O Ibre/FGV calcula que sem a mudança, o crescimento do investimento teria sido cerca de metade do divulgado, e a perspectiva histórica também mostra que ainda há muito a ser recuperado.

Uma nota de Alberto Ramos, chefe de pesquisa macroeconômica do Goldman Sachs para América Latina, aponta que o investimento ainda está 25% abaixo do seu pico em meados de 2013, enquanto o consumo privado ainda está quase 5% abaixo do seu pico no início de 2014.

A construção civil, que responde por pouco mais de metade do investimento, terá mais um ano de queda. Apesar de ter um peso relativamente pequeno no PIB, ela tem efeitos multiplicadores importantes.

Dos 3 milhões de empregos com carteira assinada destruídos ao longo da recessão de 2014-2016, cerca de 1 milhão foram do setor de construção, aponta nota de Bráulio Borges, economista-chefe da LCA Consultores.

Cenário externo e futuro

Apesar de também ter um peso menor no resultado final, a agropecuária teve o melhor resultado trimestral: 0,7%, auxiliada por itens como café e algodão e alta das exportações.

"As disputas de guerra comercial, especialmente entre Estados Unidos e China, abrem espaços para que outros países assumam posições mais favoráveis. Como somos grandes exportadores de matérias primas e temos capacidade produtiva, isso acaba batendo no nosso resultado", aponta Vinicius.

Daqui pra frente, a avaliação dos economistas é que o ciclo econômico segue relativamente positivo, mas com desafios importantes.

As eleições presidenciais foram vencidas pelo candidato preferido pelo mercado financeiro no segundo turno e a equipe anunciada pelo futuro superministro Paulo Guedes é de orientação fortemente liberal.

No entanto, não se sabe até onde vai a capacidade política do governo para aprovar reformas prioritárias, especialmente a da Previdência.

"Hoje, o mais improvável são os dois extremos, ou seja, de aprovação de uma boa reforma ou a aprovação de nenhuma reforma, sendo esta última mais provável do que a primeira", diz a nota de Vale.

Já o cenário externo também é desafiador.
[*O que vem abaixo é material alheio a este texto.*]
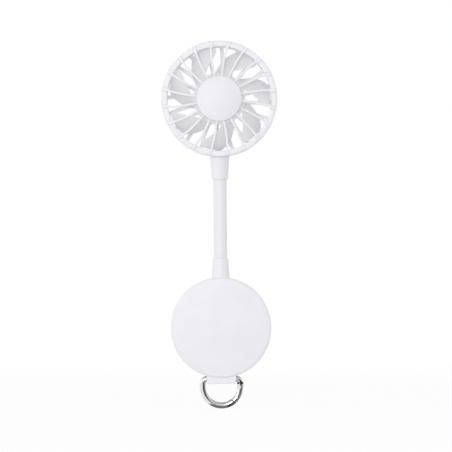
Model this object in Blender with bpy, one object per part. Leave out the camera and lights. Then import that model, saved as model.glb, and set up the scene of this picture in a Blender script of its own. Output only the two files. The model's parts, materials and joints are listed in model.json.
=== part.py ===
"""Phone fan on a bendable neck, with a flat round base and a clip ring.

The base disc lies with its rear pad against a phone. Metres, +Z up. The origin
is the centre of the pad's rear face, +Y points out of that face, and the fan
blows towards -Y.
"""

import math

import bmesh
import bpy
from mathutils import Matrix, Vector

MM = 0.001

# Fits shared by all pieces
seat_gap = 0.3 * MM
shaft_clearance = 0.1 * MM
cut_overrun = 2.0 * MM
weld_distance = 0.001 * MM
sharp_deg = 30.0
round_end_share = 0.95

# Steps round a full turn, by how large the piece is
coarse_steps = 10
tube_steps = 14
middle_steps = 24
disc_steps = 48

# Base disc
disc_radius = 32.5 * MM
disc_depth = 13.0 * MM
disc_edge = 1.6 * MM
cover_wall = 1.8 * MM
front_cover_depth = 8.0 * MM
pad_proud = 0.4 * MM
pad_thickness = 1.1 * MM
pad_border = 0.9 * MM
rear_floor = 1.6 * MM

# Cover screws and their posts
screw_first_deg = 38.0
screw_inset = 3.3 * MM
screw_shank = 0.6 * MM
screw_head = 1.4 * MM
screw_head_height = 0.7 * MM
screw_length = 5.5 * MM
post_radius = 1.9 * MM

# Tab that carries the ring
tab_width = 19.0 * MM
tab_drop = 3.8 * MM
tab_front_setback = 1.2 * MM
tab_rear_setback = 0.8 * MM
tab_corner = 1.2 * MM
bar_drop = 0.9 * MM

# Magnet ring and its steel plate
magnet_margin = 5.1 * MM
magnet_band = 4.5 * MM
magnet_thickness = 1.5 * MM
plate_thickness = 0.6 * MM

# Battery and its foam
battery_side_margin = 13.7 * MM
battery_end_margin = 6.5 * MM
battery_thickness = 3.8 * MM
battery_corner = 0.95 * MM
battery_top = -2.2 * MM
foam_thickness = 0.7 * MM
foam_margin = 3.0 * MM

# Circuit board and what it carries
board_thickness = 1.0 * MM
board_side_margin = 4.2 * MM
board_bottom = -1.0 * MM
board_post_gap = 2.97 * MM
board_stem_width = 22.0 * MM
board_top_margin = 9.7 * MM
usb_width = 9.0 * MM
usb_height = 3.2 * MM
usb_length = 7.3 * MM
usb_wall = 0.35 * MM
usb_recess = 0.9 * MM
usb_level = 5.5 * MM
switch_length = 3.6 * MM
switch_width = 5.0 * MM
switch_height = 2.6 * MM
chip_x = -6.5 * MM
chip_size = 5.0 * MM
chip_height = 1.2 * MM
coil_x = 6.0 * MM
coil_size = 4.0 * MM
coil_height = 2.0 * MM
led_size = 1.4 * MM
led_height = 1.2 * MM
pipe_radius = 0.8 * MM
pipe_inset = 1.6 * MM
pipe_gap = 0.6 * MM
pipe_recess = 0.4 * MM

# Power button in the rim
button_length = 7.0 * MM
button_width = 2.8 * MM
button_drop = 7.0 * MM
button_travel = 0.5 * MM
button_recess = 0.2 * MM
button_flange = 0.8 * MM
button_flange_thickness = 1.0 * MM
button_nub = 0.8 * MM

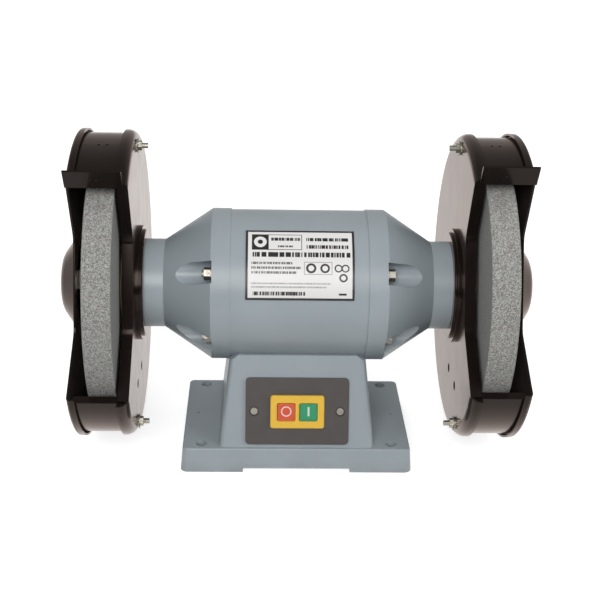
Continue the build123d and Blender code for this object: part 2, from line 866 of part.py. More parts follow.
# ================================================================ wheel guards
def opening_sketch(low_angle, grow=0.0):
    """Outline of a guard's mouth down to low_angle in a cross plane, grown outwards by grow."""
    top_y, top_z = around(guard_rim_r, (opening_top_angle,))[0]
    low_y, low_z = around(guard_rim_r, (low_angle,))[0]
    with BuildSketch(mode=Mode.PRIVATE) as mouth:
        with BuildLine():
            FilletPolyline(
                (3 * top_y - 2 * throat_top_y, 3 * top_z - 2 * throat_top_z),
                (throat_top_y, throat_top_z),
                (throat_low_y, throat_low_z),
                (3 * low_y - 2 * throat_low_y, 3 * low_z - 2 * throat_low_z),
                (-3 * guard_rim_r, throat_top_z),
                radius=throat_round,
                close=True,
            )
        make_face()
        if grow:
            offset(amount=grow, kind=Kind.ARC)
    return mouth.sketch


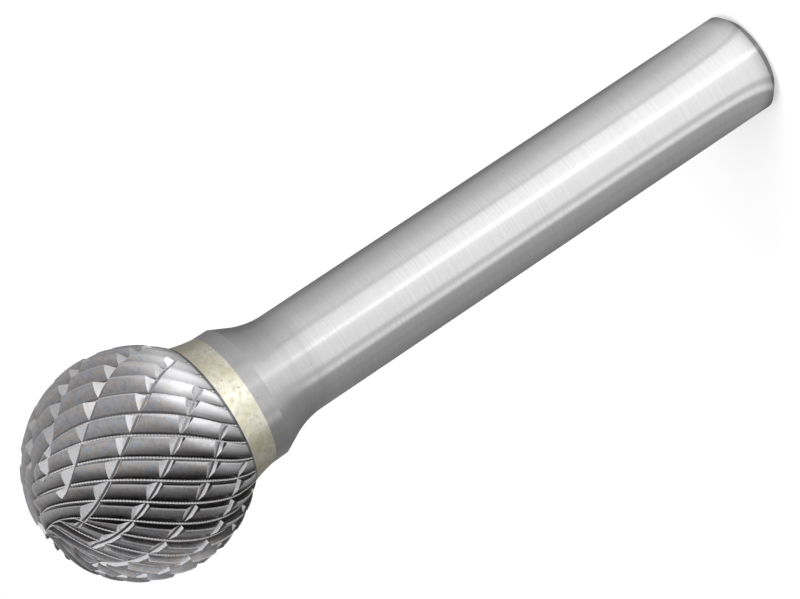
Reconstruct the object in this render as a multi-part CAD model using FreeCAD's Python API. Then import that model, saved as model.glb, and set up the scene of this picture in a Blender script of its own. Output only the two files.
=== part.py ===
import FreeCAD, Part
import math
import os

# Rotary burr with a ball-shaped carbide head, brazed to a plain steel shank.
# Lengths are in millimetres and angles in degrees. The origin is the centre of the shank's
# end face, and +Z runs along the axis to the tip of the ball.

# Main sizes
ball_diameter = 12.7
head_base_diameter = 8.65
braze_length = 1.55
shank_diameter = 6.0
shank_length = 36.45
end_chamfer = 0.5

# Braze band and steel collar
band_neck_diameter = 7.96
band_hollow = 0.04
collar_diameter = 7.92
collar_length = 0.95
cone_diameter = 6.9
cone_length = 1.05
neck_length = 2.1
neck_flare_share = 0.28
neck_flare_place = 0.45
pilot_diameter = 5.0
pilot_depth = 2.0
pilot_chamfer = 0.3

# Flutes: right-hand gullets between saw-shaped teeth
tooth_groups = (4, 4, 5, 4, 4, 5)
flute_turn = 0.69
back_turn = 0.0055
back_turn_start = 100.0
flute_depth = 0.45
rake_share = 0.13
land_share = 0.06
foot_share = 0.87
foot_fall = 0.86
first_azimuth = -16.1

# Pinwheel at the tip, in degrees of arc on the ball
tip_offset = 2.7
tip_spacing = 8.05
tip_edge = 3.5
tip_run_in = 9.0
tip_depth_share = 0.65
blend_power = 4
pinwheel_end = 35.5

# Flutes run out just short of the back edge
rim_angle = 2.5
run_out_angle = 10.5
run_out_power = 0.6

# Chipbreakers: left-hand grooves across the teeth
breaker_count = 13
breaker_turn = -0.63
breaker_azimuth = 7.0
breaker_depth = 0.38
breaker_gentle_width = 0.78
breaker_steep_width = 0.20
breaker_start = 27.0
breaker_rim_angle = 5.0
breaker_run = 7.0
clear_height = 0.20

# Steps between the stations along a flute
tip_step = 4.0
flute_step = 6.0
run_out_step = 5.5

# Values worked out from the sizes
ball_radius = ball_diameter / 2
base_radius = head_base_diameter / 2
shank_radius = shank_diameter / 2
head_base = shank_length + braze_length
ball_centre = head_base + math.sqrt(ball_radius ** 2 - base_radius ** 2)
base_polar = 180 - math.degrees(math.asin(base_radius / ball_radius))
run_out_end = base_polar - rim_angle
run_out_start = run_out_end - run_out_angle
breaker_end = base_polar - breaker_rim_angle
tooth_count = sum(tooth_groups)
tooth_pitch = 360 / tooth_count


def arcsine(share):
    return math.degrees(math.asin(max(-1.0, min(1.0, share))))


def on_ball(polar, azimuth, depth):
    """Point below the ball's surface. The polar angle counts from the tip, and the azimuth
    counts clockwise, seen from the tip, from the side that faces -Y."""
    radius = ball_radius - depth
    turn = math.radians(azimuth)
    across = radius * math.sin(math.radians(polar))
    height = ball_centre + radius * math.cos(math.radians(polar))
    return FreeCAD.Vector(-across * math.sin(turn), -across * math.cos(turn), height)


def long_gullet(place, polar):
    """Azimuth of a gullet that runs past the tip at a small offset and turns faster again
    towards the back."""
    helix = first_azimuth + tooth_pitch * place + flute_turn * polar
    helix += back_turn * max(0.0, polar - back_turn_start) ** 2
    return helix + arcsine(tip_offset / polar)


def gullet_azimuths(polar):
    """Azimuths of all gullets. Near the tip, the gullets of a group run parallel to the next
    group's long gullet, and each one starts where it meets its own group's long gullet."""
    azimuths = []
    first = 0
    for size in tooth_groups:
        own_long = long_gullet(first, polar)
        next_long = long_gullet(first + size, polar)
        azimuths.append(own_long)
        for before_next in range(size - 1, 0, -1):
            offset = before_next * tip_spacing - tip_offset
            if polar <= offset:
                azimuths.append(own_long)
                continue
            regular = before_next * tooth_pitch
            parallel = arcsine(offset / polar) + arcsine(tip_offset / polar)
            apart = (regular ** blend_power + parallel ** blend_power) ** (1 / blend_power)
            azimuths.append(max(own_long, next_long - apart))
        first += size
    azimuths.append(azimuths[0] + 360)
    return azimuths


def gullet_depth(polar):
    depth = flute_depth * max(tip_depth_share, math.sin(math.radians(polar)))
    run_in = (polar - tip_edge) / (tip_run_in - tip_edge)
    run_out = (run_out_end - polar) / run_out_angle
    return depth * max(0.0, min(1.0, run_in)) * max(0.0, min(1.0, run_out)) ** run_out_power


def tooth_ring(polar):
    """Closed outline of all teeth at one polar angle. Each tooth rises by its steep rake face
    from the gullet to a narrow land, and falls by its flat back to the foot by the next gullet."""
    depth = gullet_depth(polar)
    full_gap = max(tooth_pitch, math.degrees(tip_spacing / polar))
    azimuths = gullet_azimuths(polar)
    ring = []
    for start, end in zip(azimuths[:-1], azimuths[1:]):
        gap = end - start
        height = depth * min(1.0, gap / full_gap)
        profile = ((0, depth), (rake_share, depth - height),
                   (rake_share + land_share, depth - height),
                   (foot_share, depth - height * (1 - foot_fall)))
        for share, below in profile:
            ring.append(on_ball(polar, start + share * gap, below))
    return ring


def flat_face(points):
    corners = []
    for point in points:
        if not corners or not point.isEqual(corners[-1], 1e-6):
            corners.append(point)
    if corners[0].isEqual(corners[-1], 1e-6):
        corners.pop()
    if len(corners) < 3:
        return None
    return Part.Face(Part.makePolygon(corners + corners[:1]))


def faceted_solid(rings):
    """Solid through closed rings of points, with two flat facets between neighbouring lines."""
    faces = [flat_face(rings[0]), flat_face(rings[-1])]
    for lower, upper in zip(rings[:-1], rings[1:]):
        count = len(lower)
        for i in range(count):
            j = (i + 1) % count
            faces.append(flat_face((lower[i], lower[j], upper[j])))
            faces.append(flat_face((lower[i], upper[j], upper[i])))
    shell = Part.makeShell([face for face in faces if face])
    shell.sewShape()
    solid = Part.Solid(shell)
    if solid.Volume < 0:
        solid.reverse()
    return solid


def spread(start, end, step):
    """Even stations from start towards end, which is left out."""
    count = max(1, round((end - start) / step))
    return [start + (end - start) * i / count for i in range(count)]


def flute_stations():
    stations = spread(tip_edge, pinwheel_end, tip_step)
    stations += spread(pinwheel_end, run_out_start, flute_step)
    stations += spread(run_out_start, run_out_end, run_out_step)
    return stations + [run_out_end, base_polar]


def breaker_section(polar):
    """Groove's section square to its path: a gentle wall towards the tip and a steep one
    towards the shank, carried above the ball so that the cut is clean."""
    azimuth = breaker_azimuth + breaker_turn * (polar - 90)
    run = min(polar - breaker_start, breaker_end - polar) / breaker_run
    lift = (breaker_depth + clear_height) * (1 - min(1.0, run))
    floor = on_ball(polar, azimuth, breaker_depth)
    outward = floor - FreeCAD.Vector(0, 0, ball_centre)
    outward.normalize()
    ahead = on_ball(polar + 0.01, azimuth + 0.01 * breaker_turn, breaker_depth) - floor
    ahead.normalize()
    across = ahead.cross(outward)
    if across.z > 0:
        across = across * -1
    floor = floor + outward * lift
    top = floor + outward * (breaker_depth + clear_height)
    rise = (breaker_depth + clear_height) / breaker_depth
    tip_side = top - across * breaker_gentle_width * rise
    shank_side = top + across * breaker_steep_width * rise
    return [tip_side, floor, shank_side]


def chipbreakers():
    stations = spread(breaker_start, breaker_end, flute_step) + [breaker_end]
    groove = faceted_solid([breaker_section(polar) for polar in stations])
    grooves = []
    for i in range(breaker_count):
        copy = groove.copy()
        copy.rotate(FreeCAD.Vector(0, 0, 0), FreeCAD.Vector(0, 0, 1), i * 360 / breaker_count)
        grooves.append(copy)
    return grooves


def pilot(length, base):
    """Pin of the shank that sits in the head, pointing up from the collar's face."""
    body = Part.makeCylinder(pilot_diameter / 2, length - pilot_chamfer,
                             FreeCAD.Vector(0, 0, base))
    point = Part.makeCone(pilot_diameter / 2, pilot_diameter / 2 - pilot_chamfer, pilot_chamfer,
                          FreeCAD.Vector(0, 0, base + length - pilot_chamfer))
    return body.fuse(point)


def make_cutting_head():
    head = faceted_solid([tooth_ring(polar) for polar in flute_stations()])
    socket = pilot(pilot_depth, head_base)
    return head.cut(chipbreakers() + [socket])


def make_braze_ring():
    """Band of braze between the collar and the head, slightly hollow along its length."""
    low = FreeCAD.Vector(band_neck_diameter / 2, 0, shank_length)
    high = FreeCAD.Vector(base_radius, 0, head_base)
    middle = (low + high) * 0.5 - FreeCAD.Vector(band_hollow, 0, 0)
    inner_low = FreeCAD.Vector(pilot_diameter / 2, 0, shank_length)
    inner_high = FreeCAD.Vector(pilot_diameter / 2, 0, head_base)
    edges = [Part.Arc(low, middle, high).toShape(),
             Part.LineSegment(high, inner_high).toShape(),
             Part.LineSegment(inner_high, inner_low).toShape(),
             Part.LineSegment(inner_low, low).toShape()]
    return turned(edges)


def turned(edges):
    section = Part.Face(Part.Wire(edges))
    return section.revolve(FreeCAD.Vector(0, 0, 0), FreeCAD.Vector(0, 0, 1), 360)


def make_shank():
    """Plain shank, hollow neck, short cone and collar, turned in one piece."""
    collar_base = shank_length - collar_length
    cone_base = collar_base - cone_length
    neck_base = cone_base - neck_length
    axis_low = FreeCAD.Vector(0, 0, 0)
    end_flat = FreeCAD.Vector(shank_radius - end_chamfer, 0, 0)
    end_edge = FreeCAD.Vector(shank_radius, 0, end_chamfer)
    neck_low = FreeCAD.Vector(shank_radius, 0, neck_base)
    cone_low = FreeCAD.Vector(cone_diameter / 2, 0, cone_base)
    collar_low = FreeCAD.Vector(collar_diameter / 2, 0, collar_base)
    collar_high = FreeCAD.Vector(band_neck_diameter / 2, 0, shank_length)
    axis_high = FreeCAD.Vector(0, 0, shank_length)
    flare_radius = shank_radius + neck_flare_share * (cone_diameter / 2 - shank_radius)
    flare = FreeCAD.Vector(flare_radius, 0, cone_base - neck_flare_place * neck_length)
    edges = [Part.LineSegment(axis_low, end_flat).toShape(),
             Part.LineSegment(end_flat, end_edge).toShape(),
             Part.LineSegment(end_edge, neck_low).toShape(),
             Part.Arc(neck_low, flare, cone_low).toShape(),
             Part.LineSegment(cone_low, collar_low).toShape(),
             Part.LineSegment(collar_low, collar_high).toShape(),
             Part.LineSegment(collar_high, axis_high).toShape(),
             Part.LineSegment(axis_high, axis_low).toShape()]
    return turned(edges).fuse(pilot(braze_length + pilot_depth, shank_length))


os.makedirs("parts", exist_ok=True)
parts = {
    "shank": make_shank(),
    "braze_ring": make_braze_ring(),
    "cutting_head": make_cutting_head(),
}
for name, shape in parts.items():
    shape.exportStep("parts/" + name + ".step")
    print(name, shape.isValid(), len(shape.Solids), round(shape.Volume, 3))
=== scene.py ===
import bpy
import bmesh
import math
from mathutils import Matrix, Vector


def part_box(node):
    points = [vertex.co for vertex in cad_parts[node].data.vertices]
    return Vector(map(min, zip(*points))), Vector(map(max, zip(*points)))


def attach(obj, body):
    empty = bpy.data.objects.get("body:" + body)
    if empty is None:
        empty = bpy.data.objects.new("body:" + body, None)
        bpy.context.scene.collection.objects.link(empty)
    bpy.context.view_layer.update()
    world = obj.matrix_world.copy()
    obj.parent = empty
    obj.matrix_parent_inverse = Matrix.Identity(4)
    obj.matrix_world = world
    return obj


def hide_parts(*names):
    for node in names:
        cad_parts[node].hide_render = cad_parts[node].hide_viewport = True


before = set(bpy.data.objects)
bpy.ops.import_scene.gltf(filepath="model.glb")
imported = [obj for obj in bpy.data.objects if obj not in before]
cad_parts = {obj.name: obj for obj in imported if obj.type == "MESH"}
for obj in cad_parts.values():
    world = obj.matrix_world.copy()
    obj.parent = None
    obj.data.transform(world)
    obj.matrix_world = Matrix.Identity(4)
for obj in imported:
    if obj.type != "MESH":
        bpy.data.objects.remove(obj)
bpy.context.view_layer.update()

# Carbide ball burr on a steel shank, standing on the shank's end face.
# Lengths are in metres and angles in degrees, in the frame of the solids.
MM = 0.001

# Sizes shared with the solids
BALL_RADIUS = 6.35 * MM
BASE_RADIUS = 4.325 * MM
SHANK_RADIUS = 3.0 * MM
END_CHAMFER = 0.5 * MM
BAND_RADIUS = 3.98 * MM
BAND_HOLLOW = 0.04 * MM
COLLAR_RADIUS = 3.96 * MM
COLLAR_LENGTH = 0.95 * MM
CONE_RADIUS = 3.45 * MM
CONE_LENGTH = 1.05 * MM
NECK_LENGTH = 2.1 * MM
NECK_FLARE_SHARE = 0.28
NECK_FLARE_PLACE = 0.45
PILOT_RADIUS = 2.5 * MM

HEAD_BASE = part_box("cutting_head")[0].z
BAND_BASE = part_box("braze_ring")[0].z
BALL_CENTRE = HEAD_BASE + math.sqrt(BALL_RADIUS ** 2 - BASE_RADIUS ** 2)
BASE_POLAR = 180 - math.degrees(math.asin(BASE_RADIUS / BALL_RADIUS))

# Teeth
TOOTH_GROUPS = (4, 4, 5, 4, 4, 5)
TOOTH_COUNT = sum(TOOTH_GROUPS)
TOOTH_PITCH = 360 / TOOTH_COUNT
FLUTE_TURN = 0.69
BACK_TURN = 0.0055
BACK_TURN_START = 100.0
FLUTE_DEPTH = 0.45 * MM
FIRST_AZIMUTH = -16.1
TIP_OFFSET = 2.7
TIP_SPACING = 8.05
TIP_EDGE = 3.5
TIP_RUN_IN = 9.0
TIP_DEPTH_SHARE = 0.65
BLEND_POWER = 4
RIM_ANGLE = 2.5
RUN_OUT_ANGLE = 10.5
RUN_OUT_POWER = 0.6
RUN_OUT_END = BASE_POLAR - RIM_ANGLE
FIRST_STATION = TIP_EDGE + 0.01
STATION_STEP = 2.0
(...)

A indústria de transformação, que ajudou a puxar a retomada, sofre com a queda das exportações para a Argentina, mercado importante para veículos, por exemplo.

Além disso, segue o temor de desaceleração em mercados como China e Europa e aperto monetário nos Estados Unidos, apesar dos últimos sinais do Federal Reserve terem sido de mais acomodação, o que acalmou os mercados financeiros.

"Passou a melhora nos desenvolvidos e a onda otimista para os emergentes, e não vai ter saída e dinheiro fáceis sem mudanças. Já estabilizamos a macroeconomia, mas precisamos completar a parte fiscal, que é uma perna manca", diz Silvia.

O IBRE/FGV, que acertou o dado trimestral, revisou sua expectativa de crescimento para 2018 de 1,5% para 1,4%. A previsão para 2019 é de um crescimento de 2,4%.